§ Work to be completed
Of all the lines in the records below, how many hold the word "saved"? Give the number alone.

-------- Input

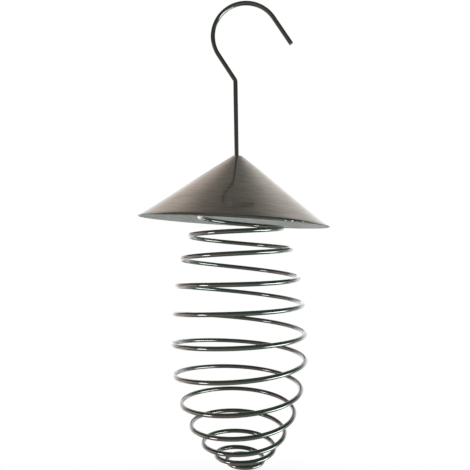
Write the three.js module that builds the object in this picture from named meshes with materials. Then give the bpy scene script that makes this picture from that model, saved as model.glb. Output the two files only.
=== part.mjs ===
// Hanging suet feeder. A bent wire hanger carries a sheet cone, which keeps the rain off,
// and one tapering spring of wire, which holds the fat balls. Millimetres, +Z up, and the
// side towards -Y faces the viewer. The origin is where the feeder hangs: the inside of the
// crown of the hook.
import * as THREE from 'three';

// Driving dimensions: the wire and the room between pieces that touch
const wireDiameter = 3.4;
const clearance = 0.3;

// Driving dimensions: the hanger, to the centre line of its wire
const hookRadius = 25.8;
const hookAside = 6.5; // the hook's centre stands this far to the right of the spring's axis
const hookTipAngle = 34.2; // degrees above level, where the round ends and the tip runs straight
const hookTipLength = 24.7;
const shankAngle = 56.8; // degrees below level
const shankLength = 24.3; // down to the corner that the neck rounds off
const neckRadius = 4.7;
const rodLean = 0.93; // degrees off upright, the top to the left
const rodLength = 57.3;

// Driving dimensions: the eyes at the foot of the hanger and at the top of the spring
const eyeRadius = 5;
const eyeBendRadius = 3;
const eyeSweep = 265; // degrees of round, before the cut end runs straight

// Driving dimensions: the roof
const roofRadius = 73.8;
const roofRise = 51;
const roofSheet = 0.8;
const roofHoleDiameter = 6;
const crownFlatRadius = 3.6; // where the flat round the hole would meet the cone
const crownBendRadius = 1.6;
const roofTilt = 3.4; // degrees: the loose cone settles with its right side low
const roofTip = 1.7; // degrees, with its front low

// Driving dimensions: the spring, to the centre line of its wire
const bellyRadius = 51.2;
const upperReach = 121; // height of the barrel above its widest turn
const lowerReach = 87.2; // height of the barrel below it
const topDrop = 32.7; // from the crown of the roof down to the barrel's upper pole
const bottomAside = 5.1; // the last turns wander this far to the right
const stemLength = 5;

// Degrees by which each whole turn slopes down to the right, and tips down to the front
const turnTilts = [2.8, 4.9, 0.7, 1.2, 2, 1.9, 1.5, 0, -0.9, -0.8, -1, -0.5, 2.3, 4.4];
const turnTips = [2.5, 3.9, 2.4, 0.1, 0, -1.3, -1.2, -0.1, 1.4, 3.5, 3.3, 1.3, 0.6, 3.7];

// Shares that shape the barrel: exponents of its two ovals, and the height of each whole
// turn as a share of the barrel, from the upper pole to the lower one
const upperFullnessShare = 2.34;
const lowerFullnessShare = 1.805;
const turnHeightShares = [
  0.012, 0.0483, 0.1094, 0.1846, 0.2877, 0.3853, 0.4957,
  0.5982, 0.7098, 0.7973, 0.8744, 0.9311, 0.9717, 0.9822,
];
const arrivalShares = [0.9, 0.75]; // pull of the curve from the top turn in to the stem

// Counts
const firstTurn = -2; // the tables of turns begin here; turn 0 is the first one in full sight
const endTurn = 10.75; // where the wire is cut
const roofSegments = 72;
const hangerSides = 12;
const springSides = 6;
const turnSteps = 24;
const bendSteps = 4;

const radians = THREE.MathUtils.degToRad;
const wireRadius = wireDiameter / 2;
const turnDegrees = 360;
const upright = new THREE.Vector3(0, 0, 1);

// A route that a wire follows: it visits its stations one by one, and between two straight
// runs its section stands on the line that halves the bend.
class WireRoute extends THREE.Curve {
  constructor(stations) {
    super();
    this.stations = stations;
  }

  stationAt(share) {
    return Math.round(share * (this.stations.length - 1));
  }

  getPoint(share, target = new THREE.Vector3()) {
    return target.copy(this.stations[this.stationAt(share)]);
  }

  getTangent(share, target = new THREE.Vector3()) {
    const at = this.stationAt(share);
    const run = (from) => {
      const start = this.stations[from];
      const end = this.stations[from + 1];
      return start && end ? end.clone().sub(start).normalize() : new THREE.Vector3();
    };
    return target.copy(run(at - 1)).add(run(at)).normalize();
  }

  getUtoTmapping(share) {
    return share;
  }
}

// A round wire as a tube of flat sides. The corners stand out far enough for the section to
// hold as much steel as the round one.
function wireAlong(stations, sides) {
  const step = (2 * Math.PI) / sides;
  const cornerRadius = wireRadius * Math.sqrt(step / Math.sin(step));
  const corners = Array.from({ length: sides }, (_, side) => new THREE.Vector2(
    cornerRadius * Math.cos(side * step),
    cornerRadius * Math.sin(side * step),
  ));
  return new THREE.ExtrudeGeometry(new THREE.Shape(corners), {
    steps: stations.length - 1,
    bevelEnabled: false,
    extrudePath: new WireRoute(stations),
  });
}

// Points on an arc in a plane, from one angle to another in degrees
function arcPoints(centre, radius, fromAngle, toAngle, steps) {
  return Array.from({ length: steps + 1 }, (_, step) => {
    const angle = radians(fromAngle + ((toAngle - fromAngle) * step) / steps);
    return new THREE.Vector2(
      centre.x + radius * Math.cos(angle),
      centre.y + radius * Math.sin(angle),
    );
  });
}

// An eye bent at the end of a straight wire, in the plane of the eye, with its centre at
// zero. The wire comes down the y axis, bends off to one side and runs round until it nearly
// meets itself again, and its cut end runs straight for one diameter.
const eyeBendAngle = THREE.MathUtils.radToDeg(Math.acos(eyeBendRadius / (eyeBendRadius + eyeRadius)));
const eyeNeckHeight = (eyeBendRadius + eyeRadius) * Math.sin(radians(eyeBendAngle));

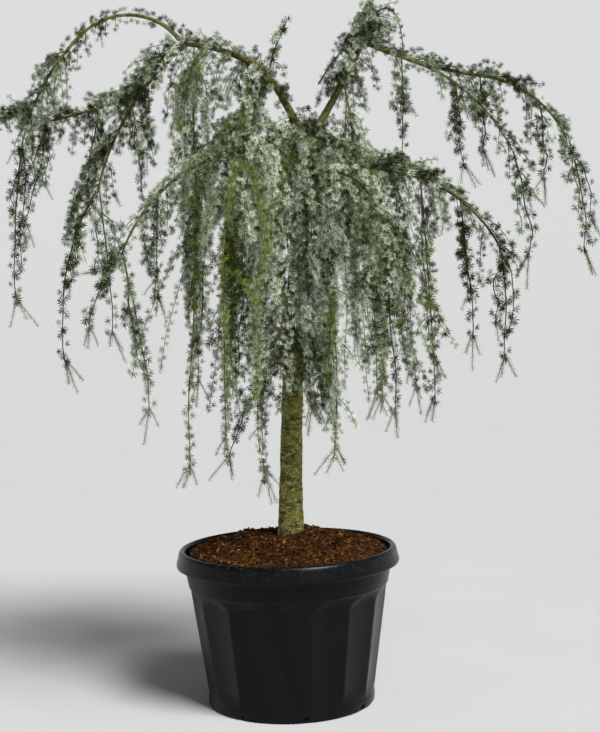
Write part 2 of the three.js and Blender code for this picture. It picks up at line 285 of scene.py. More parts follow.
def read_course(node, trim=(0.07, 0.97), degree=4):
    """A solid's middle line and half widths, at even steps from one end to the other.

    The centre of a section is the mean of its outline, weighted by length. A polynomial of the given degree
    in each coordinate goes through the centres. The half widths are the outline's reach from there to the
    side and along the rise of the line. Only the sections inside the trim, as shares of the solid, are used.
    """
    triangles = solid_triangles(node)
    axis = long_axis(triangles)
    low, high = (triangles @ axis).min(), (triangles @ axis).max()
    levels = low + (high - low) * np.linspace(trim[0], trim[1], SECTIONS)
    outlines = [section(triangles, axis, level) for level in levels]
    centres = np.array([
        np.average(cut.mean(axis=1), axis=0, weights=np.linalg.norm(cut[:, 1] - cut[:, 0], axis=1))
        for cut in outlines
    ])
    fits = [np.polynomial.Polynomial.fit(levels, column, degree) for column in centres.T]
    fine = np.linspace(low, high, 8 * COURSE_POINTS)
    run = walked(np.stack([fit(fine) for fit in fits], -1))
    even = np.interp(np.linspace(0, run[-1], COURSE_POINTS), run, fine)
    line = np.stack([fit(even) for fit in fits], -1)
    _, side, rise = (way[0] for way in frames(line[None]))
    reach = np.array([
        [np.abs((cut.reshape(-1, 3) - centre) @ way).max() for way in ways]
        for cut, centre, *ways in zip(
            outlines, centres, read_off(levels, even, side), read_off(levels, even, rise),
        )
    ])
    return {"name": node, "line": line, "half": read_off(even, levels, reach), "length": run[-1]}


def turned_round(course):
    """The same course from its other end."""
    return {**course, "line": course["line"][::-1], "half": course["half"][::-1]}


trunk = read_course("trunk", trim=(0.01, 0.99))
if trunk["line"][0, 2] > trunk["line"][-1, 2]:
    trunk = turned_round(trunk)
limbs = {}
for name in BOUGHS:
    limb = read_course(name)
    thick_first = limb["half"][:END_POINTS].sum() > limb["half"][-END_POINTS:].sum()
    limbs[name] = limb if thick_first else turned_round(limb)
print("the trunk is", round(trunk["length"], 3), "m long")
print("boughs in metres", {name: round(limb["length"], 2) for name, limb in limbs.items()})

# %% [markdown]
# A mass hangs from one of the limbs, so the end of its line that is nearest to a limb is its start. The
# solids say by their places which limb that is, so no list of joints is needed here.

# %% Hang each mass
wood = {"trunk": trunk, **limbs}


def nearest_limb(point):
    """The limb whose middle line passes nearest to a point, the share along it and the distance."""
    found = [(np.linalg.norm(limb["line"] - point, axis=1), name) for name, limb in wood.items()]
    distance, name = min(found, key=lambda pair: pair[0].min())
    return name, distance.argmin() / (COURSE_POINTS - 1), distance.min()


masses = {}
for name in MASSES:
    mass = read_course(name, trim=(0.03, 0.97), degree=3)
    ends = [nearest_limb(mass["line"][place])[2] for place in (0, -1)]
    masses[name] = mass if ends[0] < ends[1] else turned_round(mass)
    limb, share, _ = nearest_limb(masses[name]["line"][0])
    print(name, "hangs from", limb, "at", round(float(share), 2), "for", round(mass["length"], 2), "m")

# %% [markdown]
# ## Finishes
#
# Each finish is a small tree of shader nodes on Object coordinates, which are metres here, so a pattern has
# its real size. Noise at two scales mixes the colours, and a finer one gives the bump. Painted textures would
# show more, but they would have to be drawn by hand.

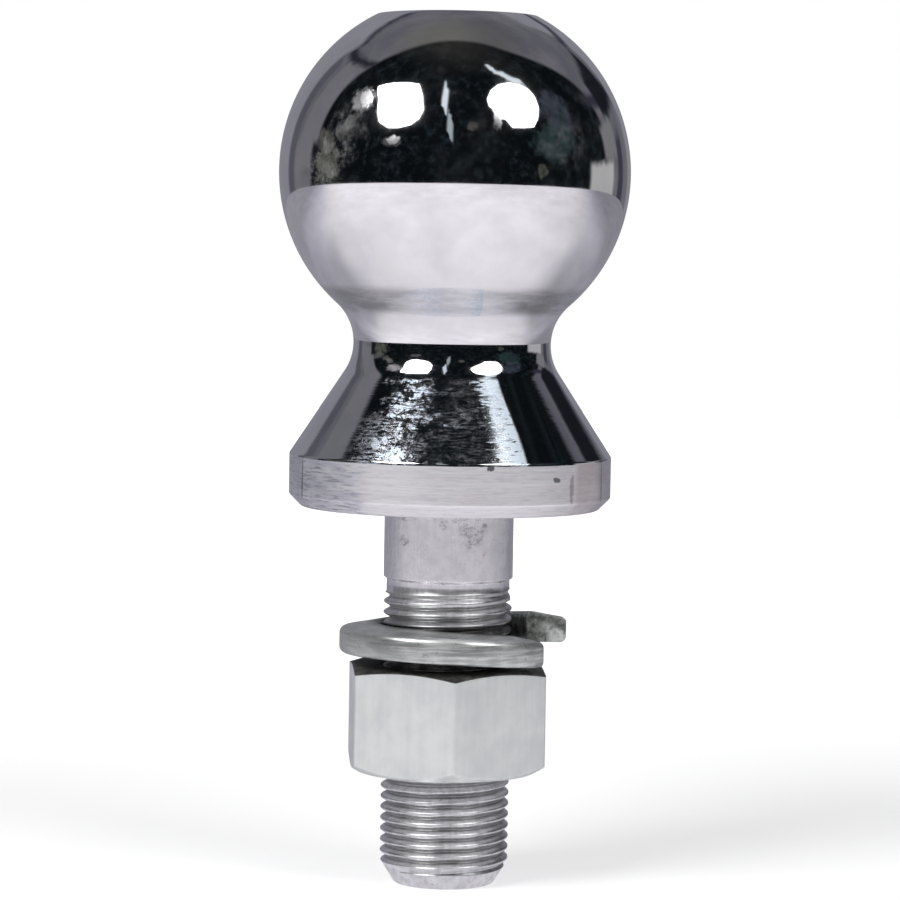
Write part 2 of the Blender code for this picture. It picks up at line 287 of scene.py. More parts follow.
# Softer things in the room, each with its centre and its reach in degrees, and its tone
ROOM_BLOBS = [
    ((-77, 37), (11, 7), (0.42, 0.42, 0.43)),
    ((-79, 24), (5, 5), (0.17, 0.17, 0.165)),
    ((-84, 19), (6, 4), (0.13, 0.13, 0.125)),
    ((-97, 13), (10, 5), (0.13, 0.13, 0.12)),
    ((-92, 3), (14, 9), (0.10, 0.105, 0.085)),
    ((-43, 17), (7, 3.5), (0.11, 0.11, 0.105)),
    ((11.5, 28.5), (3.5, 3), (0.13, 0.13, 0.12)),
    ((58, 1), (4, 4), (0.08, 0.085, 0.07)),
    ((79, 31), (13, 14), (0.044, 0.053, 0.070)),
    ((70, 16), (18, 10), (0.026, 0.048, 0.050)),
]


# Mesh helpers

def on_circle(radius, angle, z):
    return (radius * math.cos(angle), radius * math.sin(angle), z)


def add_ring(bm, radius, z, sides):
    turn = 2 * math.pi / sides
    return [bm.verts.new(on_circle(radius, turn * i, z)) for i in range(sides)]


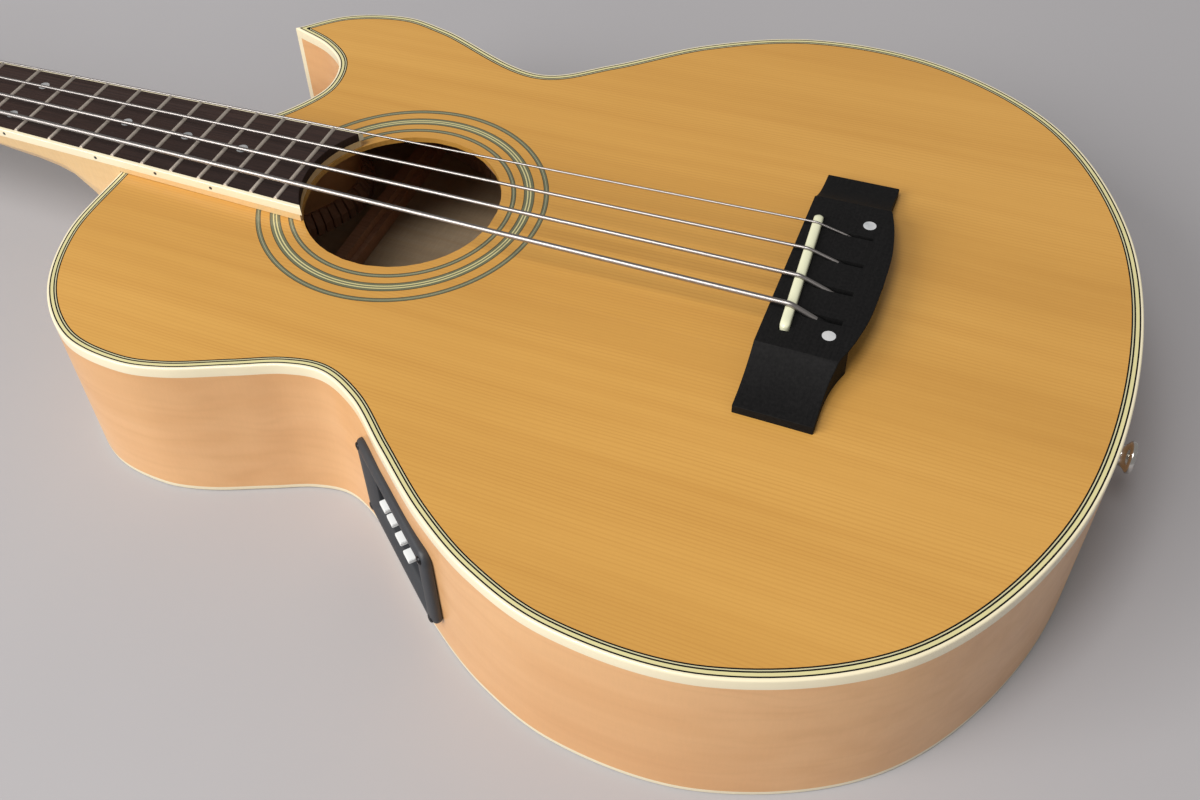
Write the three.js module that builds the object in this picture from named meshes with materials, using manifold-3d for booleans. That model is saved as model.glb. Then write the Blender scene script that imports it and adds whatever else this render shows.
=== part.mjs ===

----------------

§ Exercise output
2